Ingredients

  • 3/4 cups dark brown sugar
  • 3/4 cups rolled oats
  • 3/4 cups all-purpose flour
  • 1 teaspoon baking powder
  • 1/2 teaspoon freshly ground allspice
  • 1/2 teaspoon freshly grated nutmeg
  • 1/2 teaspoon kosher salt
  • 4 tablespoons unsalted butter (1/2 stick), at room temperature, plus extra for coating the slow cooker
  • 2 pounds ripe but firm peaches (about 5 medium peaches), halved, pitted, and cut into 1/2-inch-thick slices

Method

  • Completely coat the bottom and sides of the slow cooker with butter; set aside.
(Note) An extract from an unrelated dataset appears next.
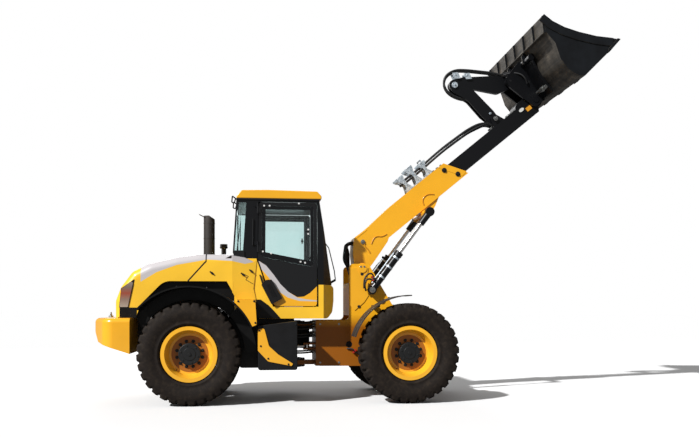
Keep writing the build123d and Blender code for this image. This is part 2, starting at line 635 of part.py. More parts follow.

  • Place the brown sugar, oats, flour, baking powder, spices, and salt in a large bowl and whisk to combine.
  • Add the measured butter and toss with your fingers until well coated in the flour mixture.
  • Using a pastry blender or 2 knives, cut the butter into the dry ingredients until reduced to pea-size pieces and the mixture looks crumbly, about 2 to 3 minutes.
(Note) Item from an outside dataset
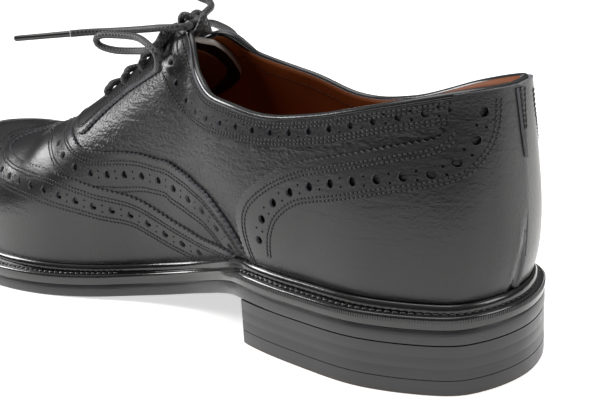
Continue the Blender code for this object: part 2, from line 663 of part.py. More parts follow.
def tongue():
    """The tongue under the facings, from under the vamp to just below the top of the facings."""
    bm = bmesh.new()
    below = UPPER_WALL + TONGUE_GAP
    rows = []
    for row in TONGUE:
        line = []
        for side, lowest in ((1, row.inner), (-1, row.outer)):
            shares = np.linspace(lowest, 1.0, TONGUE_STEPS)
            at = upper_point(row.section, shares, side) - upper_normal(row.section, shares, side) * below
            line.append(at)
        inner, outer = line
        middle = (inner[-1] + outer[-1]) / 2
        if row.section >= THROAT:
            inner[-1] = outer[-1] = middle
        rows.append([bm.verts.new(point) for point in (*inner, middle, *outer[::-1])])
    for here, after in zip(rows, rows[1:]):
        for j in range(len(here) - 1):
            bm.faces.new((here[j], here[j + 1], after[j + 1], after[j]))
    bmesh.ops.remove_doubles(bm, verts=bm.verts[:], dist=0.00002)
    bmesh.ops.recalc_face_normals(bm, faces=bm.faces[:])
    if sum(face.normal.z for face in bm.faces) < 0:
        bmesh.ops.reverse_faces(bm, faces=bm.faces[:])
    mesh = bpy.data.meshes.new("tongue")
    bm.to_mesh(mesh)
    bm.free()
    obj = link("tongue", mesh, calf)
    add_wall(obj, TONGUE_THICKNESS, -1.0)
    return obj


def cord(name, points, diameter, finish):
    """A round lace through points read from a smooth curve, with flat ends."""
    curve = bpy.data.curves.new(name, "CURVE")
    curve.dimensions = "3D"
    curve.bevel_depth = diameter / 2
    curve.bevel_resolution = 2
    curve.use_fill_caps = True
    line = curve.splines.new("POLY")
    line.points.add(len(points) - 1)
    for spot, point in zip(line.points, points):
        spot.co = (*point, 1.0)
    obj = bpy.data.objects.new(name, curve)
    curve.materials.append(finish)
    shoe.objects.link(obj)
    obj.parent = centre
    return obj


def read_route(route, spacing):
    """Points at an even spacing on the smooth curve through a route's own points."""
    fine = spline(route, np.linspace(0, len(route) - 1, 40 * (len(route) - 1) + 1))
    reach = np.concatenate([[0], np.cumsum(np.linalg.norm(np.diff(fine, axis=0), axis=1))])
    count = max(2, int(math.ceil(reach[-1] / spacing)) + 1)
    at = np.linspace(0, reach[-1], count)
    return np.column_stack([np.interp(at, reach, fine[:, axis]) for axis in range(3)])


def lace_bars():
    """The lace across the throat, a bar from each hole to the one opposite."""
    height = OVERLAY_GAP + OVERLAY_THICKNESS + CLEARANCE + LACE_DIAMETER / 2
    pairs = zip(eyelet_places(1), eyelet_places(-1))
    for number, (inner, outer) in enumerate(pairs, 1):
        route = []
        for u, v, side in ((inner[0], inner[1], 1), (inner[0], (1 + inner[1]) / 2, 1), (inner[0], 1.0, 1)):
            route.append(upper_point(u, v, side) + upper_normal(u, v, side) * height)
        back = []
        for u, v, side in ((outer[0], outer[1], -1), (outer[0], (1 + outer[1]) / 2, -1), (outer[0], 1.0, -1)):
            back.append(upper_point(u, v, side) + upper_normal(u, v, side) * height)
        route = [*route, *reversed(back)]
        cord(f"lace_bar_{number}", read_route(np.array(route), BAR_SPACING), LACE_DIAMETER, waxed_cord)


def at_knot(point):
    """The place just outside the knot on the way from its middle to a point, in millimetres."""
    middle = np.array(KNOT_CENTRE)
    away = np.array(point) - middle
    size = np.linalg.norm(away / np.array(KNOT_RADII))
    return middle + away / size + away / np.linalg.norm(away) * KNOT_GAP / MILLIMETRE


def lace_knot():
    """The knot on the top bar."""
    bm = bmesh.new()
    bmesh.ops.create_uvsphere(bm, u_segments=14, v_segments=9, radius=1.0)
    place = Vector(KNOT_CENTRE) * MILLIMETRE
    for vert in bm.verts:
        vert.co = Vector([a * b * MILLIMETRE for a, b in zip(vert.co, KNOT_RADII)]) + place
    return link("lace_knot", finish_mesh(bm, "lace_knot"), waxed_cord)


def free_laces():
    """The two loops, the two ends and their tips."""
    for name, route in (("lace_loop_inner", NEAR_LOOP), ("lace_loop_outer", FAR_LOOP)):
        last = route[-1] if name == "lace_loop_inner" else at_knot(route[-1])
        route = [at_knot(route[0]), *route[1:-1], last]
        points = read_route(np.array(route) * MILLIMETRE, LOOP_SPACING)
        cord(name, points, LACE_DIAMETER, waxed_cord)
    for name, route in (("inner", NEAR_END), ("outer", FAR_END)):
        route = [at_knot(route[0]), *route[1:]]
        points = read_route(np.array(route) * MILLIMETRE, BAR_SPACING)
        cord(f"lace_end_{name}", points, LACE_DIAMETER, waxed_cord)
        ahead = points[-1] - points[-2]
        ahead /= np.linalg.norm(ahead)
        start = points[-1] + ahead * CLEARANCE
        cord(f"aglet_{name}", [start, start + ahead * AGLET_LENGTH], AGLET_DIAMETER, tip_plastic)


for item in list(bpy.data.objects):
    bpy.data.objects.remove(item, do_unlink=True)

shoe = bpy.data.collections.new("wingtip_shoe")
bpy.context.scene.collection.children.link(shoe)
cutters = bpy.data.collections.new("cutters")
bpy.context.scene.collection.children.link(cutters)
centre = bpy.data.objects.new("shoe_frame", None)
centre.location = (-HEEL_CENTRE, 0.0, 0.0)
shoe.objects.link(centre)
bpy.context.view_layer.update()

calf = material("black_calf", (0.012, 0.012, 0.013), 0.34)
calf_cap = material("polished_black_calf", (0.010, 0.010, 0.011), 0.24)
lining = material("tan_lining", (0.42, 0.19, 0.08), 0.6)
sole_leather = material("black_outsole", (0.016, 0.014, 0.013), 0.4)
edge_black = material("black_welt", (0.012, 0.011, 0.011), 0.32)
top_piece_rubber = material("heel_rubber", (0.014, 0.013, 0.012), 0.6)
waxed_cord = material("waxed_cord", (0.015, 0.015, 0.016), 0.45)
tip_plastic = material("black_tip", (0.01, 0.01, 0.01), 0.2)

outsole()
welt()
heel_block("heel_stack", TOP_PIECE_THICKNESS + CLEARANCE, HEEL_RISE - CLEARANCE, HEEL_INSET / 2, HEEL_INSET, sole_leather)
heel_block("top_piece", 0.0, TOP_PIECE_THICKNESS, 0.0, HEEL_INSET / 2, top_piece_rubber)
insole()
pins = eyelet_cutter()
punch(upper_shell(), pins)
tongue()
wing_cap()
vamp()
heel_counter()
backstay()
for side, word in ((1, "inner"), (-1, "outer")):
    collar_band(f"collar_band_{word}", side)
    punch(facing(f"facing_{word}", side), pins)
lace_bars()
lace_knot()
free_laces()
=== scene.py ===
"""Looks of the right-foot wingtip shoe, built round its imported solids.

Everything is in metres in the part's own frame: +X to the toe, +Y to the inner side, +Z up. The shoe's form is
worked out in stations measured from the back of the heel, and moved by the heel's centre when it is placed.
"""

import logging
import math
from collections.abc import Callable
from dataclasses import dataclass, field
from enum import Enum

import bmesh
import bpy
import numpy as np
from mathutils import Matrix, Vector


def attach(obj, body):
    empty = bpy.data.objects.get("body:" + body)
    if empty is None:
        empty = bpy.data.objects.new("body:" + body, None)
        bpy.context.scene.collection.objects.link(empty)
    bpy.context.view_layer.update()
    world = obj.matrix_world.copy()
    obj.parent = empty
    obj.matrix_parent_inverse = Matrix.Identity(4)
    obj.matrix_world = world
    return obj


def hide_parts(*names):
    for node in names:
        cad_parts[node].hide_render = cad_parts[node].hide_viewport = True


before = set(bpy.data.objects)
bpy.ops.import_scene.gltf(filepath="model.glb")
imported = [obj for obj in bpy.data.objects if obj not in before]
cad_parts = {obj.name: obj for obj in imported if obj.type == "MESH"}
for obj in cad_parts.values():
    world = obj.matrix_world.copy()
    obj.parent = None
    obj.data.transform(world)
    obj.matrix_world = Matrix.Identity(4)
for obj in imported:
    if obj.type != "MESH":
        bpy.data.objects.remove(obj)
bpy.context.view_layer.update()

log = logging.getLogger("wingtip")
MM = 0.001
# Vertices nearer than this are one.
MERGE = 0.00001

# The edge of the sole in plan: inner x, inner y, outer x, outer y, as shares of the length and the ball width.
SOLE_EDGE = (
    (0.000, 0.000, 0.000, 0.000), (0.012, 0.158, 0.012, -0.158), (0.042, 0.262, 0.042, -0.262),
    (0.118, 0.341, 0.118, -0.338), (0.198, 0.340, 0.198, -0.338), (0.275, 0.312, 0.275, -0.333),
    (0.333, 0.250, 0.330, -0.338), (0.400, 0.222, 0.388, -0.362), (0.474, 0.262, 0.452, -0.413),
    (0.545, 0.346, 0.519, -0.480), (0.615, 0.415, 0.583, -0.533), (0.683, 0.440, 0.647, -0.560),
    (0.756, 0.420, 0.724, -0.538), (0.835, 0.358, 0.808, -0.452), (0.902, 0.288, 0.890, -0.345),
    (0.953, 0.208, 0.950, -0.236), (0.986, 0.118, 0.985, -0.128), (1.000, 0.000, 1.000, 0.000),
)
# How each section of the upper climbs: top x, centre, half gap, top z, outer drop, rise, inner and outer bulge,
# inner and outer lean, drop.
SECTIONS = (
    (0.0150, 0.000, 0.000, 0.752, 0.000, 0.20, 0.100, 0.100, 0.016, 0.016, 0.36),
    (0.0200, 0.000, 0.090, 0.754, 0.000, 0.20, 0.098, 0.098, 0.014, 0.012, 0.36),
    (0.0420, 0.000, 0.166, 0.747, 0.006, 0.22, 0.090, 0.090, 0.014, 0.012, 0.36),
    (0.1000, 0.000, 0.236, 0.712, 0.020, 0.29, 0.070, 0.074, 0.022, 0.024, 0.36),
    (0.1850, 0.004, 0.256, 0.655, 0.044, 0.36, 0.066, 0.062, 0.030, 0.034, 0.36),
    (0.2620, 0.010, 0.250, 0.637, 0.030, 0.44, 0.098, 0.064, 0.030, 0.036, 0.34),
    (0.3260, 0.020, 0.215, 0.704, -0.020, 0.52, 0.136, 0.070, 0.034, 0.046, 0.32),
    (0.3680, 0.030, 0.150, 0.815, -0.020, 0.52, 0.136, 0.074, 0.050, 0.080, 0.26),
    (0.4060, 0.038, 0.075, 0.995, 0.030, 0.48, 0.100, 0.072, 0.110, 0.180, 0.12),
    (0.4850, 0.042, 0.050, 0.890, 0.006, 0.48, 0.068, 0.066, 0.140, 0.220, 0.08),
    (0.5650, 0.045, 0.034, 0.760, 0.000, 0.52, 0.052, 0.056, 0.170, 0.250, 0.06),
    (0.6450, 0.048, 0.000, 0.625, 0.000, 0.58, 0.046, 0.050, 0.200, 0.290, 0.00),
    (0.7160, 0.048, 0.000, 0.545, 0.000, 0.62, 0.044, 0.046, 0.210, 0.290, 0.00),
    (0.7900, 0.044, 0.000, 0.526, 0.000, 0.66, 0.044, 0.044, 0.190, 0.250, 0.00),
    (0.8500, 0.038, 0.000, 0.478, 0.000, 0.70, 0.044, 0.044, 0.150, 0.190, 0.00),
    (0.8930, 0.030, 0.000, 0.405, 0.000, 0.74, 0.044, 0.044, 0.110, 0.130, 0.00),
    (0.9160, 0.022, 0.000, 0.350, 0.000, 0.76, 0.044, 0.044, 0.090, 0.096, 0.02),
    (0.9240, 0.018, 0.000, 0.330, 0.000, 0.78, 0.044, 0.044, 0.080, 0.080, 0.03),
)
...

  • Add the peach slices and mix until well combined.
  • Add to the slow cooker, making sure the mixture is evenly spread out.
  • Cook on low until the peaches are tender and the crumble mixture is brown, about 3 hours.
  • Scoop into serving bowls, along with whipped cream or vanilla ice cream if so desired.